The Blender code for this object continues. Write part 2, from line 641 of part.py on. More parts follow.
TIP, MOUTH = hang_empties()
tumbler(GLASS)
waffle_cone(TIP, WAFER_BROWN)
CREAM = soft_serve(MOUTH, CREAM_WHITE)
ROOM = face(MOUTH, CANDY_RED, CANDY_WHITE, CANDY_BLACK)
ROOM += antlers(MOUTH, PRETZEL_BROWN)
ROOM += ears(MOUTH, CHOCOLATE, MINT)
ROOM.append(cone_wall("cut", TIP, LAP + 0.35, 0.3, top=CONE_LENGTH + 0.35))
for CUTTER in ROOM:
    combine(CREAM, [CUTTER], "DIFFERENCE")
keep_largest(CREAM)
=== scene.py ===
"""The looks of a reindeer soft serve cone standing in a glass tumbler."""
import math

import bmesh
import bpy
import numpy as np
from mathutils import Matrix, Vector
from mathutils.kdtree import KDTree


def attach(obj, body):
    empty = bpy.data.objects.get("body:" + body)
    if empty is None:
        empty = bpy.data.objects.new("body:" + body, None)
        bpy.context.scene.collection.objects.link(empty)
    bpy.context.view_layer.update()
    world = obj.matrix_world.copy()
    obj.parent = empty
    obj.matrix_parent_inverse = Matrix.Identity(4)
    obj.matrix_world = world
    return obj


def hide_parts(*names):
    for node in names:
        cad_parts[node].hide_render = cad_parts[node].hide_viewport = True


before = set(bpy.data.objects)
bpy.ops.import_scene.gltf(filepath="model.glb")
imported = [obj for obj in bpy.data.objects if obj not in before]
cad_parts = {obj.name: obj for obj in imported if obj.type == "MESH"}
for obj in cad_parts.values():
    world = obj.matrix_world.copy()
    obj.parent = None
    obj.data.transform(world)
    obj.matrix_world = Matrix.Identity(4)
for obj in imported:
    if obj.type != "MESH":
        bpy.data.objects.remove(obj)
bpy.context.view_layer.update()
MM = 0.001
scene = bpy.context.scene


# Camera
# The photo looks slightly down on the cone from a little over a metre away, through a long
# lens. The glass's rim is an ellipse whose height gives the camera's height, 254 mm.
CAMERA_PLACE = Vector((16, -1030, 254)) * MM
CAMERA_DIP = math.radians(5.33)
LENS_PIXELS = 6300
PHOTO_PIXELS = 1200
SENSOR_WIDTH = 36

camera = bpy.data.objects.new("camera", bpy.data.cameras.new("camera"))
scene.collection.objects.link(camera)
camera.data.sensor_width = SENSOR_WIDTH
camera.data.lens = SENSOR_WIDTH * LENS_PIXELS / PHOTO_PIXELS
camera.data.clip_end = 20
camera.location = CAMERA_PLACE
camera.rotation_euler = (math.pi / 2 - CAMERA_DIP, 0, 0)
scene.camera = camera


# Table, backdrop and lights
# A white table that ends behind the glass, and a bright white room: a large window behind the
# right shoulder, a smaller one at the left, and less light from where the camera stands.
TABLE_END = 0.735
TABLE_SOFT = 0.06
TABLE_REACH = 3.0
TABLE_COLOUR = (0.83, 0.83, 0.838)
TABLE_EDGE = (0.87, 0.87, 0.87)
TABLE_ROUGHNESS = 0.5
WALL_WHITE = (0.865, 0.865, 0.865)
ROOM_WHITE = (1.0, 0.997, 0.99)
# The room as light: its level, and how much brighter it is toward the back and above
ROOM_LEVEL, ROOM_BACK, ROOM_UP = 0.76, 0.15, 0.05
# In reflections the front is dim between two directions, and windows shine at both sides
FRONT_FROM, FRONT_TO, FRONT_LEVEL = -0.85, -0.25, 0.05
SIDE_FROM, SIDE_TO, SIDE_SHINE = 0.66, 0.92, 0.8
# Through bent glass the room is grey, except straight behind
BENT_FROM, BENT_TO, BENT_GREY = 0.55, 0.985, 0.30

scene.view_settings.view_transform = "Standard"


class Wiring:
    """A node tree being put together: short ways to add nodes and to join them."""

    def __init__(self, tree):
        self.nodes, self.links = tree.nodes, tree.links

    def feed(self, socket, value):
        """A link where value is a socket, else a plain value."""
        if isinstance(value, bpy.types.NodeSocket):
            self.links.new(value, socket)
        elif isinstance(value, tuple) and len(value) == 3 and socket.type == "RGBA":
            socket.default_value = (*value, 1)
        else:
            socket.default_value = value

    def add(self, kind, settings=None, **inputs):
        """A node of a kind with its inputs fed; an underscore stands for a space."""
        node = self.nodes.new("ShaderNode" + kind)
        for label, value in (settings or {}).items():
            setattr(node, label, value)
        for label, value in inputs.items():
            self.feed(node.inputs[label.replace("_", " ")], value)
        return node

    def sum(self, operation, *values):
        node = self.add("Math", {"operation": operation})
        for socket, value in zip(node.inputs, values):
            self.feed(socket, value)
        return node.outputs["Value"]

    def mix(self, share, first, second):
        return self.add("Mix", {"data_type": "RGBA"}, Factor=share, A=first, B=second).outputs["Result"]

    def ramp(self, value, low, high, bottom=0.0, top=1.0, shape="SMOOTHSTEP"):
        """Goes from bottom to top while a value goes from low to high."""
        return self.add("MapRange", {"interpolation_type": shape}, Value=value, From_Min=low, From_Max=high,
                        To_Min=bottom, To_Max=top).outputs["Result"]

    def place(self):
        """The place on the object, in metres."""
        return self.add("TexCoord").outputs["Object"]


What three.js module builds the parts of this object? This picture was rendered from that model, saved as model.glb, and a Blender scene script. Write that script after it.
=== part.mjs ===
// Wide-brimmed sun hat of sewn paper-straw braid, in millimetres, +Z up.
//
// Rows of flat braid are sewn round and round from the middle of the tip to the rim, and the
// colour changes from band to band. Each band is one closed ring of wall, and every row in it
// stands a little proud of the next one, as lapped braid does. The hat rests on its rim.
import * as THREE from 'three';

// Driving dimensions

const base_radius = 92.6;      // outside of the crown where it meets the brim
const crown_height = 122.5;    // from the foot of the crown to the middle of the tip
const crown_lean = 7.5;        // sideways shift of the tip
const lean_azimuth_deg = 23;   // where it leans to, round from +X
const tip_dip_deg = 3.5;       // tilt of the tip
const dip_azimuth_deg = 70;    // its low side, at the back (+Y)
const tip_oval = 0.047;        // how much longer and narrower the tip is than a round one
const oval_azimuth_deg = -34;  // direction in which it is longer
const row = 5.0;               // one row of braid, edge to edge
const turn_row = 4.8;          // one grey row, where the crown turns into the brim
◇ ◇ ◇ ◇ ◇
--- EXERCISE PROMPT ---
Return the exact lines from the line with "tumbler(GLASS)" to the line with "obj.matrix_world = Matrix.Identity(4)", inclusive of both, with nothing added.

--- REPLY ---
tumbler(GLASS)
waffle_cone(TIP, WAFER_BROWN)
CREAM = soft_serve(MOUTH, CREAM_WHITE)
ROOM = face(MOUTH, CANDY_RED, CANDY_WHITE, CANDY_BLACK)
ROOM += antlers(MOUTH, PRETZEL_BROWN)
ROOM += ears(MOUTH, CHOCOLATE, MINT)
ROOM.append(cone_wall("cut", TIP, LAP + 0.35, 0.3, top=CONE_LENGTH + 0.35))
for CUTTER in ROOM:
    combine(CREAM, [CUTTER], "DIFFERENCE")
keep_largest(CREAM)
=== scene.py ===
"""The looks of a reindeer soft serve cone standing in a glass tumbler."""
import math

import bmesh
import bpy
import numpy as np
from mathutils import Matrix, Vector
from mathutils.kdtree import KDTree


def attach(obj, body):
    empty = bpy.data.objects.get("body:" + body)
    if empty is None:
        empty = bpy.data.objects.new("body:" + body, None)
        bpy.context.scene.collection.objects.link(empty)
    bpy.context.view_layer.update()
    world = obj.matrix_world.copy()
    obj.parent = empty
    obj.matrix_parent_inverse = Matrix.Identity(4)
    obj.matrix_world = world
    return obj


def hide_parts(*names):
    for node in names:
        cad_parts[node].hide_render = cad_parts[node].hide_viewport = True


before = set(bpy.data.objects)
bpy.ops.import_scene.gltf(filepath="model.glb")
imported = [obj for obj in bpy.data.objects if obj not in before]
cad_parts = {obj.name: obj for obj in imported if obj.type == "MESH"}
for obj in cad_parts.values():
    world = obj.matrix_world.copy()
    obj.parent = None
    obj.data.transform(world)
    obj.matrix_world = Matrix.Identity(4)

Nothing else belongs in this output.